Thankfully, slow cookers have improved immensely over the years, while the prices have remained remarkably affordable.
Generally, for the best value and performance, I recommend a basic, no muss no fuss slow cooker that has three settings, just like the original Crock-Pot, the ability to set the number of hours required, and a tightly fitting lid with a heatproof knob or handle.
Given this simple list of must-haves, here are my picks for the Best Inexpensive slow cookers:
The Hamilton Beach Set & Forget is basic with three temperature settings, and includes a probe thermometer so you can cook to a target temperature without having to lift the lid during the cooking process. Place the temperature probe into large cuts of meat to cook to a precise temperature. The control panel displays the food’s exact temperature as it cooks.
This slow cooker is programmable to the extent that you can set the amount of time you want it to cook, knowing that it will stop as directed and move into Warm mode.
With its 6-quart size, the Hamilton Beach Set & Forget accommodates up to a 6-pound chicken (wow, that would be a big bird!) or a 4-pound roast. The lid has a rubber gasket and clips to keep it tightly secured. The removable crock is dishwasher safe as is the glass lid.
Why slow cook?
A slow cooker can be left unattended all day. You can load up the ingredients into the slow cooker the morning and forget about it until dinnertime without worry of burning the house down. It’s as safe as a nightlight.
The best slow-cooked ingredients are often the least expensive. Knowing dinner is all ready to go precludes unscheduled fast food runs and relieves guilt. According to the California Energy Commission (and based on California energy costs), a slow cooker operating for seven hours uses about .7 kilowatt hours and costs six cents—less than $.01 per hour. An electric stove at 350°F operating for one hour uses about 2 kilowatt hours and costs about $.16. Exact usage will vary based on your model and prices will vary based on your location.
Basic slow-cooking techniques
Follow a recipe
Use and carefully follow only recipes developed specifically for slow cookers. It’s a completely different way of cooking.
Just because six hours is good doesn’t mean eight hours will be better. Overcooking results in weird textures, tough, rubbery chicken, mushy messes and bland offerings. Yuck.
For best flavor and texture, ground beef or ground turkey should be browned on top of the stove before adding to slow cooker.
Removing the lid for even a moment during cooking time allows the internal temperature to drop by up to 15 degrees. For each peek add an additional 20 minutes cooking time.
Start cold but not frozen
Keep perishable foods such as meats, poultry, and vegetables refrigerated until time to cook.
Flavors often become diluted with long slow cooking. So before serving any slow-cooked creation, taste and adjust the seasonings.
Use a timer
Careful timing is key to slow cooking. If your slow cooker does not have a timer, a quick and easy way to give your slow cooker a timer is to plug it into a lamp or appliance timer device you can purchase at the home improvement store or online. A timer will allow you to cook a dish requiring say six hours even though you will be away for eight. Start the cooking no longer than two hours later after placing ingredients in the cooker. For poultry, no longer than one hour later.

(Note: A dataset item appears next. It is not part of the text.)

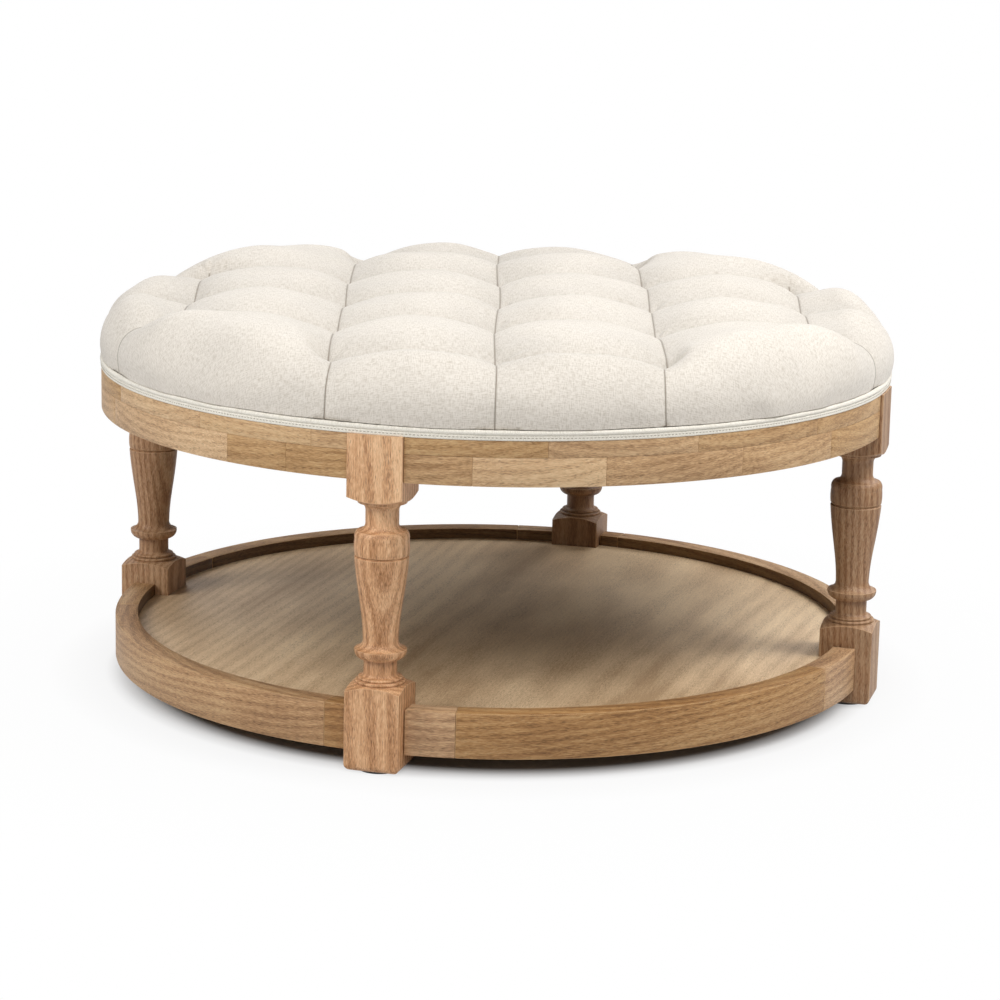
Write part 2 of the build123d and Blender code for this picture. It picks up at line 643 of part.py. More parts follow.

In the meantime, if you are anxious to make amends with your slow cooker, here is a favorite slow cooker recipe of mine that will give you great confidence and your family a delicious meal. Enjoy!
- 1 cup chunky apricot preserves
- 3/4 cup bottled Russian dressing (or Catalina)
- 1 (1.15-ounce) envelope dry onion soup mix
- 12 skinless, boneless chicken breast halves, trimmed of fat (about 3 1/2 [three and one-half] to 4 pounds)
- 1/2 tsp ground black pepper
- In a medium bowl, mix together the preserves, dressing, soup mix and pepper. Arrange the chicken breasts in the bottom of a 6-quart slow cooker.
- Spoon one-half of the apricot mixture on top.
- Add the rest of the chicken and then the rest of the apricot mixture on top.
- Cover and cook on High for one hour. Without opening the lid, lower the temp to Low and cook for 2 1/2 to 3 hours longer on or until the chicken is tender. Do not overcook or the chicken will toughen. Serve with rice. Serves: 6 to 8.